**Supplied material**:
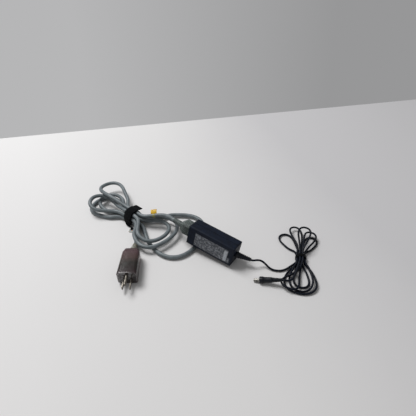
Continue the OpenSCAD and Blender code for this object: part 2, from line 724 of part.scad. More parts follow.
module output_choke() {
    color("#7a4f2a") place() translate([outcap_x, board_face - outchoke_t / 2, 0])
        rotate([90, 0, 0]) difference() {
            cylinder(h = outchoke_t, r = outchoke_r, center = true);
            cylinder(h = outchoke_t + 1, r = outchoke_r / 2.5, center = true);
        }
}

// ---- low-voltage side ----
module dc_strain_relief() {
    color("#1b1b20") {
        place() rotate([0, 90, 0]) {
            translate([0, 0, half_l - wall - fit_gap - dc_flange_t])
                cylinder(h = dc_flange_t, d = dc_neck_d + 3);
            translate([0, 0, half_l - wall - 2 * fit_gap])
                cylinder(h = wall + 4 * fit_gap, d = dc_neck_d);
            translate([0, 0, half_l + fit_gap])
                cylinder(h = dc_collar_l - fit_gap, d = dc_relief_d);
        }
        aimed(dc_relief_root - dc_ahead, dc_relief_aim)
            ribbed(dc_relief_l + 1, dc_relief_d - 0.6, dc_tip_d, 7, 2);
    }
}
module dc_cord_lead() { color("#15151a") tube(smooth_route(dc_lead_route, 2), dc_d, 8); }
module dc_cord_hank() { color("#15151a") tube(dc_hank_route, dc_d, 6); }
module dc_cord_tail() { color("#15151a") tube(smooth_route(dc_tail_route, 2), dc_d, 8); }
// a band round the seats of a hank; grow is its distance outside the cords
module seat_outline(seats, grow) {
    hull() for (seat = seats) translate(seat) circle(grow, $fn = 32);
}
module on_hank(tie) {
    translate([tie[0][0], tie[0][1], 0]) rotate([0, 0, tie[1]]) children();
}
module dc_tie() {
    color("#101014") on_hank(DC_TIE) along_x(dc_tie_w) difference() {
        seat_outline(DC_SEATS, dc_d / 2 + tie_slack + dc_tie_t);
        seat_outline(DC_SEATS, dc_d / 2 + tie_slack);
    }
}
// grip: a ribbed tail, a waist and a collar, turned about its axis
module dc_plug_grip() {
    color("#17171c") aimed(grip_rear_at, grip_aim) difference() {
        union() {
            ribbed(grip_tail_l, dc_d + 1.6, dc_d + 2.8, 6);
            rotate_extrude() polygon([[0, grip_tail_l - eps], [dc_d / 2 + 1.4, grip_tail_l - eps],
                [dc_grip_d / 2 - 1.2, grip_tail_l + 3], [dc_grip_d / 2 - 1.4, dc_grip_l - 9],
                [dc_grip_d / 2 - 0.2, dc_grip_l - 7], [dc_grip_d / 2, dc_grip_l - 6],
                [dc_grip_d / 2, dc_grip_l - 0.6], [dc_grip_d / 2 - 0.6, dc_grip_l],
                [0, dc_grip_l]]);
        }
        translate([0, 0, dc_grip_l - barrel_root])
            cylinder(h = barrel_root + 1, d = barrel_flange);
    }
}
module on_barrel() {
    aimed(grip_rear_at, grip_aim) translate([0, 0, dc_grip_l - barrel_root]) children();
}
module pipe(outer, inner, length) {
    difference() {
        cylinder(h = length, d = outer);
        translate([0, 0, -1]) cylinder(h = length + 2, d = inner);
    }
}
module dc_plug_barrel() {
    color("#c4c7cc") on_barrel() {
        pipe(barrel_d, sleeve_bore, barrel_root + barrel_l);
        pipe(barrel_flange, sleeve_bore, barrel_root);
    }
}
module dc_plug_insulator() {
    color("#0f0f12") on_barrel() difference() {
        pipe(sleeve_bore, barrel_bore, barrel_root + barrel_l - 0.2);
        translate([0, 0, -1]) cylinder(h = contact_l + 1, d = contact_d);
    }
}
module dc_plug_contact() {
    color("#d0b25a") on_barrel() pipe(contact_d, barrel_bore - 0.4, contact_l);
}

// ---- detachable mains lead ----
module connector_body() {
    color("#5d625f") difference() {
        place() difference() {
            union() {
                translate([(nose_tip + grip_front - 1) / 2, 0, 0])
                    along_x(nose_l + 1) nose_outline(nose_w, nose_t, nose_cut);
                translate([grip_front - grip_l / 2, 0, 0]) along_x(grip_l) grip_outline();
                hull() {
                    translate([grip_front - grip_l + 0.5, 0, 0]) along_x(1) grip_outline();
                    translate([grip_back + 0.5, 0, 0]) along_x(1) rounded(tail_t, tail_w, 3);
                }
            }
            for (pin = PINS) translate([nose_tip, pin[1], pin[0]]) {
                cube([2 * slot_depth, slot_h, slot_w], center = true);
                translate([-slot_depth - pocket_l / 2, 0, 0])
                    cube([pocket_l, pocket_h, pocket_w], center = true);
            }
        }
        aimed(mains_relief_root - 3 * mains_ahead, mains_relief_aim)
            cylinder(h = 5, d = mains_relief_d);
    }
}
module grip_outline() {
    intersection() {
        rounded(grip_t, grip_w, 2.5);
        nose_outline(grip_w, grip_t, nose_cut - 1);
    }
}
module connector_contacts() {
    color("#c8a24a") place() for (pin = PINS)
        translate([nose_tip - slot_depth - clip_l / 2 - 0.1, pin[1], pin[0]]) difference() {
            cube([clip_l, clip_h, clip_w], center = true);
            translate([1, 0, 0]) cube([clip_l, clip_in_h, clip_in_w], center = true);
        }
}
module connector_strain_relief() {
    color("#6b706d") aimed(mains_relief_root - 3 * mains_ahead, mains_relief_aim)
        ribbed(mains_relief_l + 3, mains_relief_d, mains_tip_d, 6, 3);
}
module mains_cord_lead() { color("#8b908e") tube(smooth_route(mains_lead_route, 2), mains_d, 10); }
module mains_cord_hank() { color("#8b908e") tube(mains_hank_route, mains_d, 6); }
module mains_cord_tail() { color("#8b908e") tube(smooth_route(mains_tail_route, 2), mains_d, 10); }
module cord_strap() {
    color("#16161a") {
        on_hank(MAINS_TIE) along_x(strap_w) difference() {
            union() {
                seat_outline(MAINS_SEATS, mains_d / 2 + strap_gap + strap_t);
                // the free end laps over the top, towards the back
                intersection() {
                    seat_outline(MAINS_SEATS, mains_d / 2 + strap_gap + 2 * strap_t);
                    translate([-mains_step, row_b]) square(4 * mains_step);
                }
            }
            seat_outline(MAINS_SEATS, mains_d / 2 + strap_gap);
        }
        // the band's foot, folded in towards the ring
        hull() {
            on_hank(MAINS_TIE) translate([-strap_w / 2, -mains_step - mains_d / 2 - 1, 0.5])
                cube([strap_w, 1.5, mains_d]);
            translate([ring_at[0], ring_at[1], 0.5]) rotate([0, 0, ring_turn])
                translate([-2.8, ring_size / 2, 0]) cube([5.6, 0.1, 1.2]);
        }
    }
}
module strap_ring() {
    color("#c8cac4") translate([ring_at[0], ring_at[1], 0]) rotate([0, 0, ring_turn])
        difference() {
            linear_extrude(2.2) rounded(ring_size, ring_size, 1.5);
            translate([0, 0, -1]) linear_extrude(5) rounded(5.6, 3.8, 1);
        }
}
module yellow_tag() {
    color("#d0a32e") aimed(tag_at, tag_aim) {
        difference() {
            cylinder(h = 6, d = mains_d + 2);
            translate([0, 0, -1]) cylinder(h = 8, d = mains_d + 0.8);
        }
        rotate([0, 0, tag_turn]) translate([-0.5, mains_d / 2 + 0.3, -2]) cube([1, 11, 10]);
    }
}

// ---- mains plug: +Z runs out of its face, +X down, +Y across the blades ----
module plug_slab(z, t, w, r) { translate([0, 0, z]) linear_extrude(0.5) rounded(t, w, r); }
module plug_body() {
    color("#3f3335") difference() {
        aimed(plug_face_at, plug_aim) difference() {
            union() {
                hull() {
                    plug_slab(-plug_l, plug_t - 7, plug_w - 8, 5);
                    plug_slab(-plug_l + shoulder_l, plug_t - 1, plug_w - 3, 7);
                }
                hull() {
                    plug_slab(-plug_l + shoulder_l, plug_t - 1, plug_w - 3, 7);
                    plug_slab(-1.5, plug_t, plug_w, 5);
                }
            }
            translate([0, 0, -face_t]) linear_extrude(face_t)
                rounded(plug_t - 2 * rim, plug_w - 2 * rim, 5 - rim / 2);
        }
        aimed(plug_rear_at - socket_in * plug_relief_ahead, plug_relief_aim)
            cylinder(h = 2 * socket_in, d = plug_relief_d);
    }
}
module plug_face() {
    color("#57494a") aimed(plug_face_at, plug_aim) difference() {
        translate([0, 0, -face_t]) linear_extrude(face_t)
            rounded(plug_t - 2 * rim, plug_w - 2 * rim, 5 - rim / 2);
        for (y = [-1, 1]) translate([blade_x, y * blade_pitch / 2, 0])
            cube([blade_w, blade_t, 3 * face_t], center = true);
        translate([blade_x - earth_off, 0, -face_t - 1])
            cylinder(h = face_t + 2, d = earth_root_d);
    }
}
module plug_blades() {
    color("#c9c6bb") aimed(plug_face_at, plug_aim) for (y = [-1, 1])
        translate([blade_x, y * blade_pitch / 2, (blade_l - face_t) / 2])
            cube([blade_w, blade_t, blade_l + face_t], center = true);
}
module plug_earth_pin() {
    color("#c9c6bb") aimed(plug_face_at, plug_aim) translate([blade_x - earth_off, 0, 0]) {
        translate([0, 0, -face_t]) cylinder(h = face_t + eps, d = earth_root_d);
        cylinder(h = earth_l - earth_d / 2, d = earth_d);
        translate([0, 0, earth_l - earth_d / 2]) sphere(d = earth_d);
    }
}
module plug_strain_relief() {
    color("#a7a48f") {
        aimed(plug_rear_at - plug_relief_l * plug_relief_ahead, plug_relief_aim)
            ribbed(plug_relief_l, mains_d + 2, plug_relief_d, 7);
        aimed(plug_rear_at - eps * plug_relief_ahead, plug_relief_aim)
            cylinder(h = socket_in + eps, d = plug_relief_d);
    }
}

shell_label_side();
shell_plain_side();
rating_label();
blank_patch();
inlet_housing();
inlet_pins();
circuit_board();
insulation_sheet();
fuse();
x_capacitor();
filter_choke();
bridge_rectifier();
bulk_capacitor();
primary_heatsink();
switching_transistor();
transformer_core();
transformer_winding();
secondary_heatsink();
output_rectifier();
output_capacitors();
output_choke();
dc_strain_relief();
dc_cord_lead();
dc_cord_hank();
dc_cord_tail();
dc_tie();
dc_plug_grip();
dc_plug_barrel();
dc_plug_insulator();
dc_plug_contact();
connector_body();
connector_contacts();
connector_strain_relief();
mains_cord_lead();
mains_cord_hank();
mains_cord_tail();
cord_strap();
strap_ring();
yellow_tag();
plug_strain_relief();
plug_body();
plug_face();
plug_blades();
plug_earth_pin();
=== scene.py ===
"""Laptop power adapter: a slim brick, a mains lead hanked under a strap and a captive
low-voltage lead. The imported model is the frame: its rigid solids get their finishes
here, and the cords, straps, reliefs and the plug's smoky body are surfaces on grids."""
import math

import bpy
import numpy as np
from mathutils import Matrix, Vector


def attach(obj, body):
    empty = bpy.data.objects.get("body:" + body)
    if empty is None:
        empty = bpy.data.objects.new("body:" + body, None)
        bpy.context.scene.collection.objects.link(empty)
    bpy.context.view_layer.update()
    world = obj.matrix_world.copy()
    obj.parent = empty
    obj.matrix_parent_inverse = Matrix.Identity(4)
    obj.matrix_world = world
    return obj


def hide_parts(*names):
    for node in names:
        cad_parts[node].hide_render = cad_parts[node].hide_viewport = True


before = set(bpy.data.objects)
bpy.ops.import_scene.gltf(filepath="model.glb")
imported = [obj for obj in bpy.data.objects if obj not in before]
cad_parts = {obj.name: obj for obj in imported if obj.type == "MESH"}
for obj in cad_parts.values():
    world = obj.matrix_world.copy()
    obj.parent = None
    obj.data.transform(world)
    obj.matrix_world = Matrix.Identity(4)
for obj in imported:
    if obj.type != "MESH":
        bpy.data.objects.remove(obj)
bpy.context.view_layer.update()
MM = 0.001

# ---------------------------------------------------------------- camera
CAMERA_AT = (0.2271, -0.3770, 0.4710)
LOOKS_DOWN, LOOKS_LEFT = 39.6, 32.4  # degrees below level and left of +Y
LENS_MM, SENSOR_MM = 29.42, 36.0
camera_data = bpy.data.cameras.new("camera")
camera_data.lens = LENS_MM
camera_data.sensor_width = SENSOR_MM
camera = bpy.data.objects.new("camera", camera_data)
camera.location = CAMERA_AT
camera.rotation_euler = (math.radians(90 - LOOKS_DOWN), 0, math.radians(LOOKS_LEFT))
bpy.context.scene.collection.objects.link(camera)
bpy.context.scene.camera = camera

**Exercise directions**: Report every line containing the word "model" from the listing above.

**Response**:
low-voltage lead. The imported model is the frame: its rigid solids get their finishes
bpy.ops.import_scene.gltf(filepath="model.glb")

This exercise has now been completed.